Eating incompatible food items.
Eating allergic (asatmya) food items not suitable for one’s constitution.
Eating heavy, cold and dry food items.
Viral infections such as hepatitis A, B, C, D, E and G.
Drug induced hepatitis: Most drugs are detoxicated in the liver and in this process the liver cells may get damaged.
Both obesity and malnutrition make an individual susceptible to liver diseases.
Metabolic disorders: Wilson’s disease in which the liver functions are affected due to accumulation of copper in the liver.
An increase in the level of the bile pigments i.e. ranjak pitta in blood gives rise to jaundice. The normal level of bile pigments in blood is 0.8 mg.% – 1.2 mg.%.
2G 1. Haemolytic jaundice: In this disease, there is increase in the formation of bile pigments. The destruction of red blood cells releases haemoglobin from which indirect bilirubin is formed. The increased destruction of red blood cells leads to jaundice. This increased destruction of red blood cells can be acute or chronic. This type of jaundice is called haemolytic jaundice.
2G 2. Acute destruction of red blood cells
Incompatible blood: Blood transfusion with mismatched blood leads to sudden destruction of the red blood cells thus causing jaundice. If the father and the newborn baby have Rh positive blood group and the mother has Rh negative blood group or if the father and the newborn baby are of ‘A’ group and the mother is of ‘O’ group, the baby may suffer from intense jaundice in the first 2 to 3 days after birth. In these cases, exchange transfusion may be required.
G-6-PD deficiency: The red blood cells contain an enzyme called as G-6-PD. Due to this enzyme, the red blood cells can utilise glucose for the formation of energy. If there is deficiency of this enzyme, the red blood cells cannot utilise the glucose and die early. Administration of drugs like quinine, aspirin, sulpha, chloromycetin and nitrofurantoin precipitates the destruction of red blood cells in such cases. These drugs should be avoided in individuals with G-6-PD deficiency. In such cases, the level of bilirubin in the individual increases.
Chronic destruction of red blood cells: In diseases like Cooley’s anaemia, sickle cell anaemia and congenital spherocytosis the structure of haemoglobin is abnormal. Hence the red blood cells in these patients die within 30 to 35 days instead of a normal lifespan of 100 days. In such cases, the liver and spleen get enlarged and the patient suffers from intermittent jaundice. The bone marrow tries to compensate for this loss by increasing the manufacturing of the red blood cells. As a result, the reticulocyte count in the blood increases.

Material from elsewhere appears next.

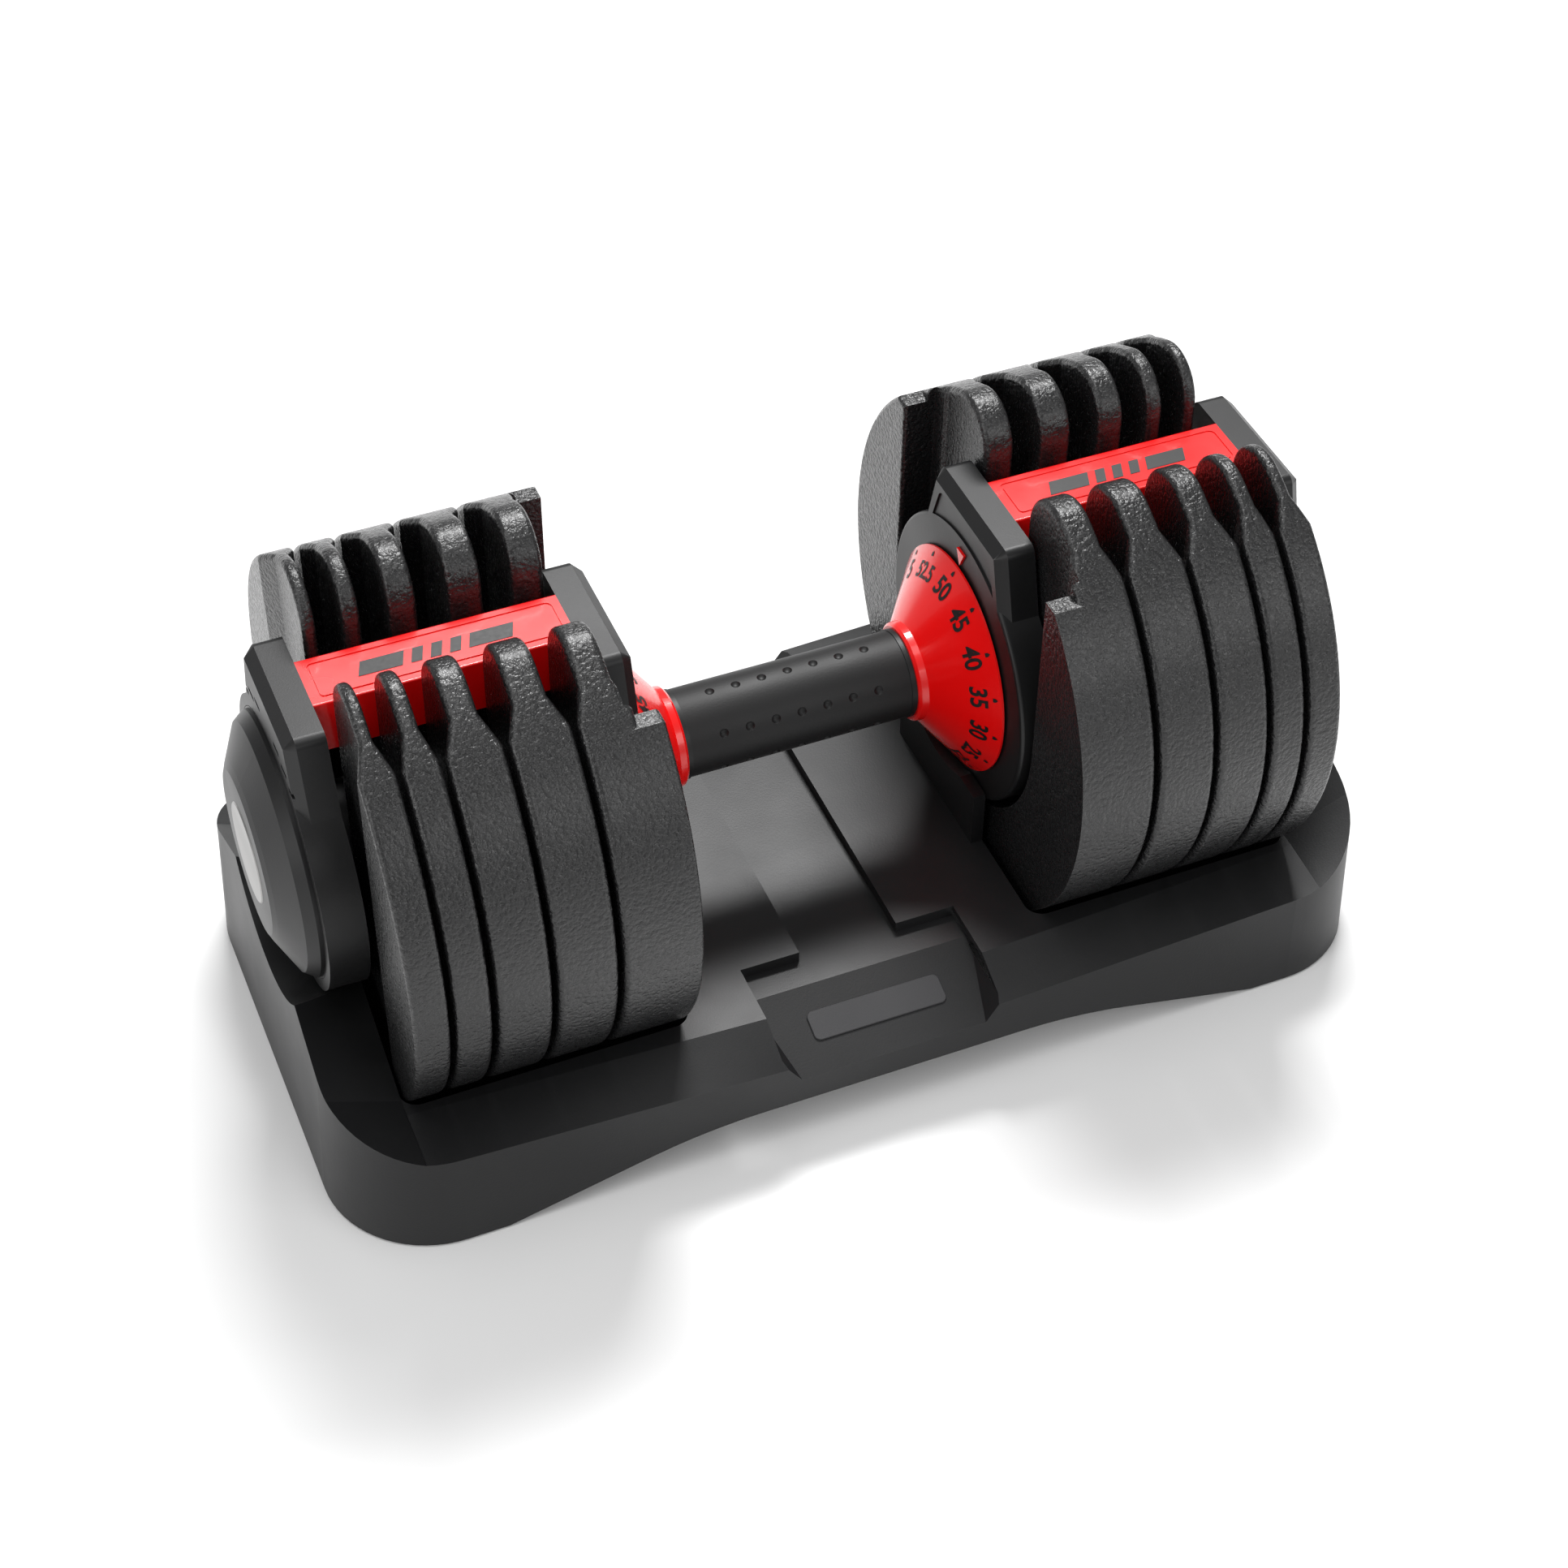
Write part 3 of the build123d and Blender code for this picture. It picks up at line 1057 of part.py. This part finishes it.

2G 3. Obstructive jaundice: Obstruction in the bile ducts results in accumulation of bile in the liver cells which in turn enters the blood and gives rise to increased level of bilirubin in the blood, resulting in jaundice. Due to the absence of bile in the intestines, the stools become white in colour and greasy as there is insufficient digestion and absorption of fat. The urine becomes dark yellow in colour.
In infective hepatitis caused by viruses, swelling of the liver cells obstructs the fine bile ducts and gives rise to jaundice. In some babies, the bile ducts are not formed in foetal life. In such babies, the jaundice is apparent in the first few days after birth and it steadily increases.
2G 4. Infective hepatitis: This jaundice is caused by hepatitis viruses which are named as A, B, C, D, and E.
2G 5. Cirrhosis of the liver: This is a chronic gradually progressive disease of the liver wherein the liver cells die and are replaced by fibrous tissue i.e. scar tissue. Many bile ducts are obstructed by the scar tissue. Hence the level of jaundice keeps on increasing gradually.